「eARTHSプロジェクト」と「WAAPプロジェクト」を通して、アルプスアルパインはグローバル基幹システムを導入し、業務の標準化を実現した。ワンインスタンスによるデータ基盤を確立することで、グローバルですべてのデータを誰でも同じ粒度で見ることができる環境を構築することができた。
「eARTHSプロジェクト」の前半では、アビームが持つグローバルロールアウトの知見をアルプス電気向けにカスタマイズし、提供することで円滑な実現を果たした。それによって、「WAAPプロジェクト」ではアルプスアルパイン主体でのグローバル展開が可能になった。加えて、アビームが支援したアルプスアルパインの業務・システム改革の推進で、データを起点にした業務改革を推進する人材の育成も進むなど、今回のプロジェクトが多くの成果をもたらしている。「プロジェクト開始から15年という長い期間が経つと、優先すべき経営課題はサプライチェーンやBCPなどに大きく変化してきています。そこでは情報の活用が極めて重要になりますが、データ基盤の確立で、本社以外の現地でもデータの分析による情報の活用ができるようになりました。これによって、事業運営をより効率的に進める上でのマネジメントの柔軟性が大きく高まりました」とトランスフォーメーション担当 執行役員 小林 淳二氏は話す。

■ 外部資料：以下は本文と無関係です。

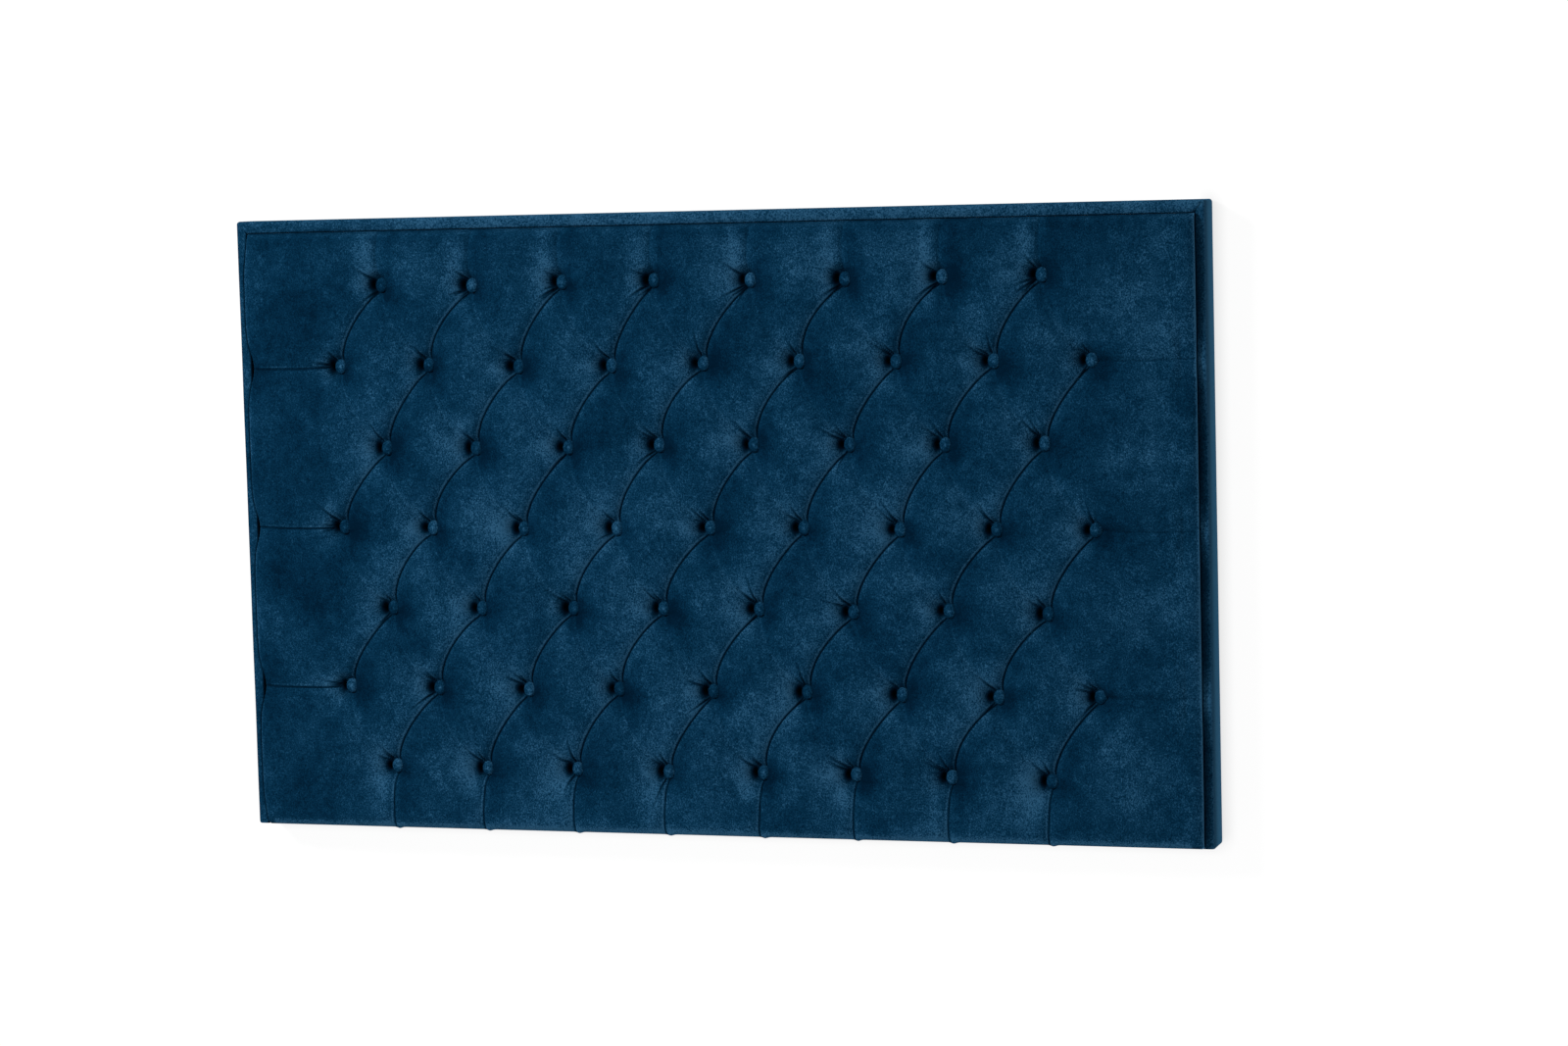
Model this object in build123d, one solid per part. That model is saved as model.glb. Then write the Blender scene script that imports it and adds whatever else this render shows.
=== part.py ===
from build123d import *
import os
from math import cos, pi, sin, sqrt

# A wall-hung headboard: a deep-buttoned velvet panel inside an upholstered rim on three sides.
# Millimetres, +Z up. The front faces -Y and the wall is the plane y = 0. The origin lies on the
# wall plane, midway between the entry holes of the two keyhole hangers.

os.makedirs("parts", exist_ok=True)

# Overall size of the board
board_width = 1600.0
board_height = 990.0
corner_radius = 5.0

# Thicknesses, from the wall to the front
bumper_thickness = 2.0
dust_cover_thickness = 0.5
batten_thickness = 22.0
plywood_thickness = 9.0
foam_thickness = 14.5
pad_under_button = 5.0
crown_height = 33.0

# Rim
rim_face = 20.0
rim_reach = 12.0
rim_front_radius = 5.0
strip_chamfer = 2.0
cover_thickness = 2.0
back_lip = 12.0

# Batten frame; places along the board are counted in half pitches of the button columns
batten_width = 60.0
mid_stile_width = 45.0
mid_stile_half_pitches = 3.5
hanger_half_pitches = 6

# Button layout: rows alternate between a short and a long row, starting short at the top
row_count = 7
short_row_buttons = 8
edge_to_row = 109.0
edge_to_last_row = 101.0
edge_to_column = 176.0

# Buttons, twines and toggles
button_radius = 11.0
button_dome = 6.5
button_sides = 10
button_shoulder_share = 0.82
button_shoulder_rise_share = 0.6
button_crown_share = 0.42
twine_width = 2.0
slit_width = 3.0
twine_hole_radius = 4.0
twine_hole_sides = 6
toggle_length = 26.0
toggle_width = 7.0
toggle_thickness = 4.0

# Tufting
seat_gap = 0.3
fold_lift = 11.0
tuck_lift = 6.0
tuck_half_width = 2.5
tuck_dip_share = 0.85
top_edge_rise = 9.0
bottom_edge_rise = 8.0
side_roll = 46.0
side_crown_share = 0.36
puff_shares = (0.1, 0.32, 0.68, 0.9)
puff_power = 2.2
fold_curve = 0.3
puff_fullness = 0.75
flat_enough = 1e-6
fold_station_shares = (0.35, 0.7)
outer_station_shares = (0.3, 0.62, 0.82, 0.93, 1.0)

# Cloth at the bottom and over the back
wrap_thickness = 1.2
wrap_lip = 40.0
dust_cover_inset = 8.0
dust_cover_gap = 5.0
plate_clearance = 2.0

# Keyhole hanger plates, the blocks that carry them and the pockets behind them
block_width = 100.0
block_margin = 10.0
plate_length = 52.0
plate_width = 22.0
entry_radius = 5.5
slot_half_width = 2.4
slot_travel = 12.0
pocket_depth = 10.0
pocket_margin = 2.0
plate_screw_inset = 6.0

# Countersunk wood screws
screw_head_radius = 4.0
screw_shank_radius = 2.0
screw_tip_radius = 0.6
screw_tip_length = 3.0
plate_screw_length = 16.0
lap_screw_length = 18.0
rim_screw_length = 40.0
screw_sides = 8
screw_clearance = 0.15
head_clearance = 0.2
rim_screws_per_side = 3
rim_screws_on_top = 5
rim_screw_end = 60.0

# Felt bumpers
bumper_radius = 15.0
bumper_inset = 30.0

# Places worked out from the sizes above
top_z = rim_face - cover_thickness + batten_width + block_margin + (plate_length + slot_travel) / 2
bottom_z = top_z - board_height
middle_z = (top_z + bottom_z) / 2
half_width = board_width / 2
inner_half = half_width - rim_face
seat_half = inner_half + cover_thickness
inner_top = top_z - rim_face
seat_top = inner_top + cover_thickness
seat_bottom = bottom_z + wrap_thickness

back_y = -(bumper_thickness + dust_cover_thickness)
batten_y = back_y - batten_thickness
plywood_y = batten_y - plywood_thickness
foam_y = plywood_y - foam_thickness
floor_y = foam_y - pad_under_button
rim_y = foam_y - rim_reach
lap_y = back_y - batten_thickness / 2

row_pitch = (board_height - edge_to_row - edge_to_last_row) / (row_count - 1)
column_pitch = (board_width - 2 * edge_to_column) / short_row_buttons
half_pitch = column_pitch / 2
outer_column = short_row_buttons * half_pitch
mid_stile_place = mid_stile_half_pitches * half_pitch
hanger_places = (-hanger_half_pitches * half_pitch, hanger_half_pitches * half_pitch)
row_places = [top_z - edge_to_row - row * row_pitch for row in range(row_count)]


def puff_height(width):
    """Height of a puff's crown over the button seats' floor, from its width where it is sliced."""
    share = width / (2 * (row_pitch - button_radius))
    return crown_height * share * (1 + puff_fullness * (1 - share))


seat_rise = puff_height(2 * button_radius)
seat_y = floor_y - seat_rise - seat_gap


def button_places():
    """The centre of each button, row by row from the top."""
    places = []
    for row, z in enumerate(row_places):
        count = short_row_buttons + row % 2
        for column in range(count):
            places.append(((column - (count - 1) / 2) * column_pitch, z))
    return places


def block(x_span, y_span, z_span):
    """A box between two values on each axis."""
    low = [min(span) for span in (x_span, y_span, z_span)]
    high = [max(span) for span in (x_span, y_span, z_span)]
    size = [b - a for a, b in zip(low, high)]
    centre = [(a + b) / 2 for a, b in zip(low, high)]
    return Pos(*centre) * Box(*size)


def is_flat(a, b, c, d):
    """Whether four corners lie in one plane."""
    span = (b - a).cross(c - a)
    return abs(span.dot(d - a)) <= flat_enough * (span.length * (d - a).length)


def flat_faced(slices):
    """A closed solid through slices with matching corners; all its faces are flat."""
    faces = [Face(Wire.make_polygon(slices[0])), Face(Wire.make_polygon(slices[-1]))]
    for here, there in zip(slices[:-1], slices[1:]):
        for corner in range(len(here)):
            a, b = here[corner - 1], here[corner]
            c, d = there[corner], there[corner - 1]
            if is_flat(a, b, c, d):
                pieces = [(a, b, c, d)]
            elif (a - c).length < (b - d).length:
                pieces = [(a, b, c), (a, c, d)]
            else:
                pieces = [(a, b, d), (b, c, d)]
            faces += [Face(Wire.make_polygon(piece)) for piece in pieces]
    return Solid(Shell(faces))


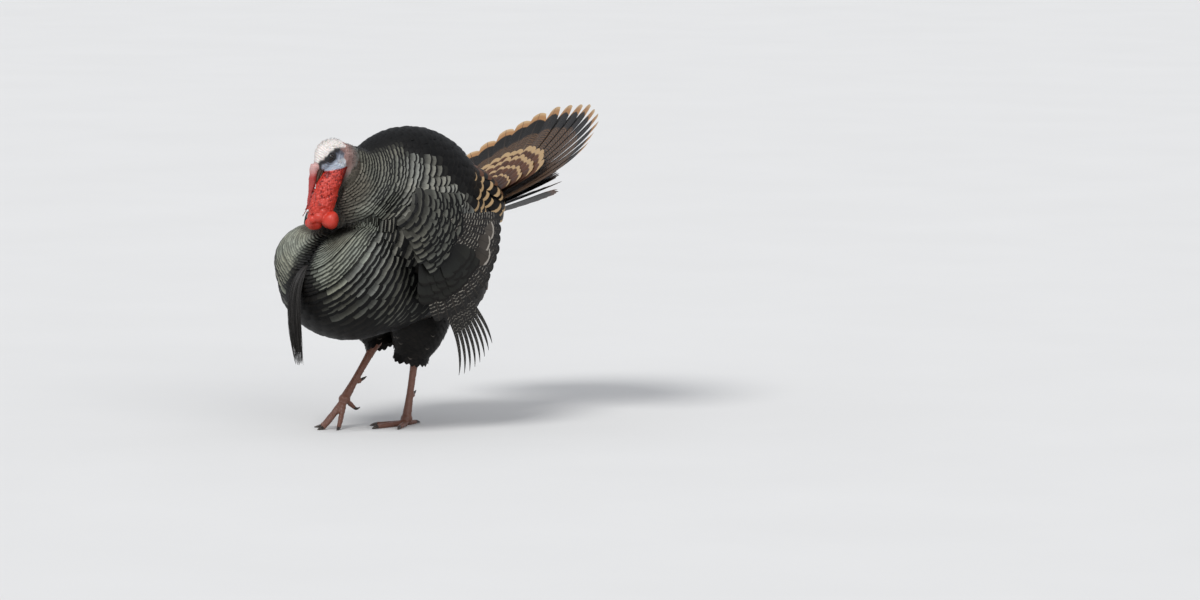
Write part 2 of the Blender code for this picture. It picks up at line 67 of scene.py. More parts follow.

こうした観点に立って、現在、アルプスアルパインではDXを推進するための「Nexusプロジェクト」を進めている。その取り組みの1つがグローバルサプライチェーンにおける生産計画策定業務の高度化だ。目的は生産計画策定業務における予測精度の向上と、それによる在庫・機会損失の削減、業務の属人化解消や効率化である。アビームは、ロードマップの策定からAIによる需要予測モデルの構築などを包括的に支援しており、需要予測精度の15%向上が見込まれている。
アルプスアルパインでは今後、グローバル基幹システムをさらに使いこなして、全社のDXを推進し、情報の見える化やデータ活用によって経営能力向上を図るデータドリブン経営を進めていく。それによって、業務プロセスをデジタルでつなぎ、ケイパビリティ改革とコスト改革に取り組み、グローバルでの成長を目指していく考えだ。